Josh Constable will be toes on the nose at Noosa Heads in 2009

Long-time Noosa Festival supporter Golden Breed is back big-time for the Global Surf Industries Noosa Festival of Surfing 2009, taking on the role of presenter sponsor and naming rights over both the LQS men’s professional event and the noserider invitational.

Says Golden Breed CEO Nick Van de Merwe: “We never really went away, but after being at Noosa for many years, our involvement did scale down in 2008. I’m happy to say we’re back and bigger than ever to celebrate the fact that Noosa is now home to Golden Breed’s first concept store.”

Event director Phil Jarratt said he was thrilled that Golden Breed had taken on the presenter sponsorship. “Nick has been a great friend of the festival for almost a decade now, and Golden Breed support has been crucial to our growth. But what excites me most is the fact that we’re going back to the original concept of the Golden Breed Noserider, showcasing 16 of the world’s best noseriders in optimum conditions.”

There are simply very few places in the world that offer a noseriding training ground like Noosa’s four peeling point breaks, and some of the tip-riding you’ll see on just an average day at First Point or Tea Tree will blow your mind.

Riding the nose is what distinguishes longboarding from shortboarding, and it is one of the most difficult manoeuvres because in a very real sense it requires defying the forces of gravity. The surfer stalls the board mid-turn by pushing the back of the board down the face of the wave. Then he (or she, let’s not forget we’ve got some hot noserider girls) walks or runs to the front of the board and drapes five or ten toes over the nose as the speed of the wave pushing up the face keeps the tail in place.

The heavier you are, the harder it gets, so that’s why some of the best noseriders are skinny little stick figures, like the flying Norris brothers. But kids who learn to master the art while flyweights tend to keep their skills even when they develop the physiques of men, like Matt Cuddihy and Jai Lee. And some guys who have always been big – like Josh Constable or Tom Wegener – simply defy the odds by being outstanding noseriders.

Hawaiian beach boy Rabbit Kekai is often credited with pioneering noseriding back in the 1940s, riding a finless “hot curl” surfboard at Queens in Waikiki. Others give legendary shaper and scallywag the late Dale Velzy the credit, citing the summer of 1951 as the time when Velzy patented the hang five and hang ten manouevres at Manhattan Beach, in the South Bay of Los Angeles. By the end of the ‘50s, a hang ten was the holy grail of surfing, and in the 1960s surfboard designers started to come up with all kinds of weird designs to noseride better and for longer. One of these designers, Tom Morey (who later invented the boogie board) decided to promote his noseriders by staging the world’s first noseriding contest, the Tom Morey Invitational, in Ventura, California in 1965.
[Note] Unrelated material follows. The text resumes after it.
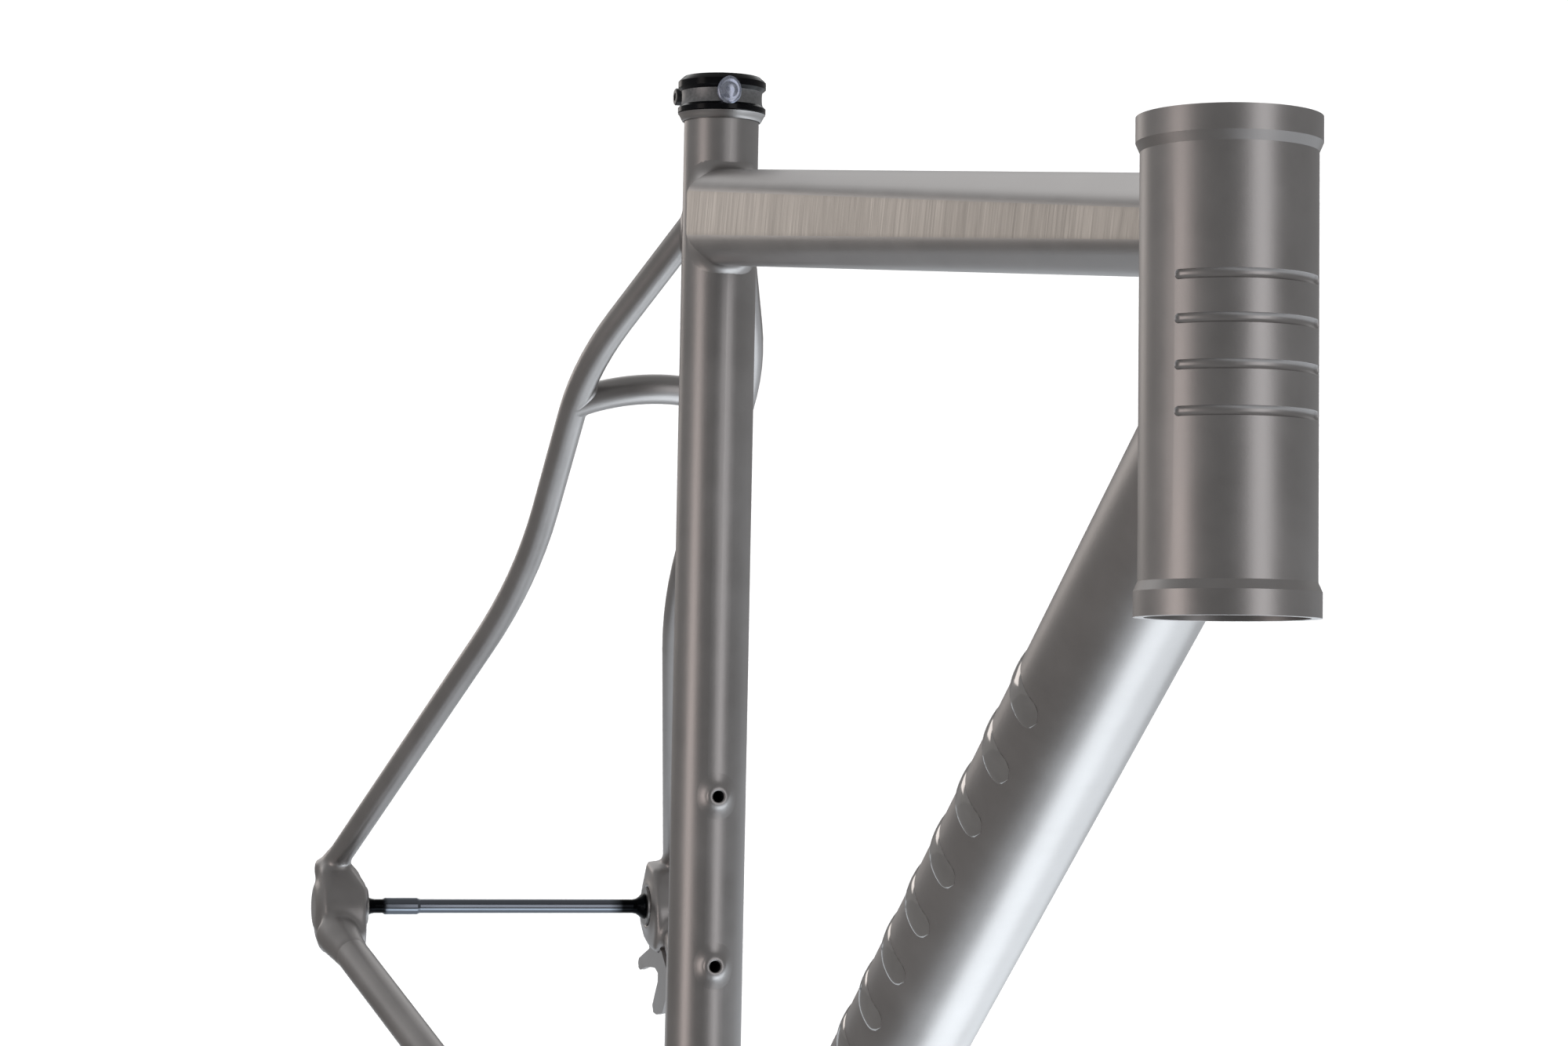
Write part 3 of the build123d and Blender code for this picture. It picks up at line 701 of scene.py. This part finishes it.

Competitors had to place a tape across the front of their boards and were timed while both feet were in front of the tape and they were either hanging five or ten. It was this pioneering contest format that was used back in 2000 when the Golden Breed Noserider Pro made its debut at Noosa. Many of the leading noseriders from the 1960s, including David Nuuhiwa and Donald Takayama, were pitted against the champions of the day, like Joel Tudor, Kevin Connelly and Ray Gleave. The Noserider was a huge success and a real crowd pleaser, and in 2009 it returns to the invitational format, so that Noosa can get to watch the new generation of home-grown noseriders, and the best of the rest, such as California’s Christian Wach and Chad Marshall, Hawaii’s world champ Bonga Perkins and France’s Antoine Delpero.

The Global Surf Industries Noosa Festival of Surfing, presented by Golden Breed, will run from March 15 to 22, 2009.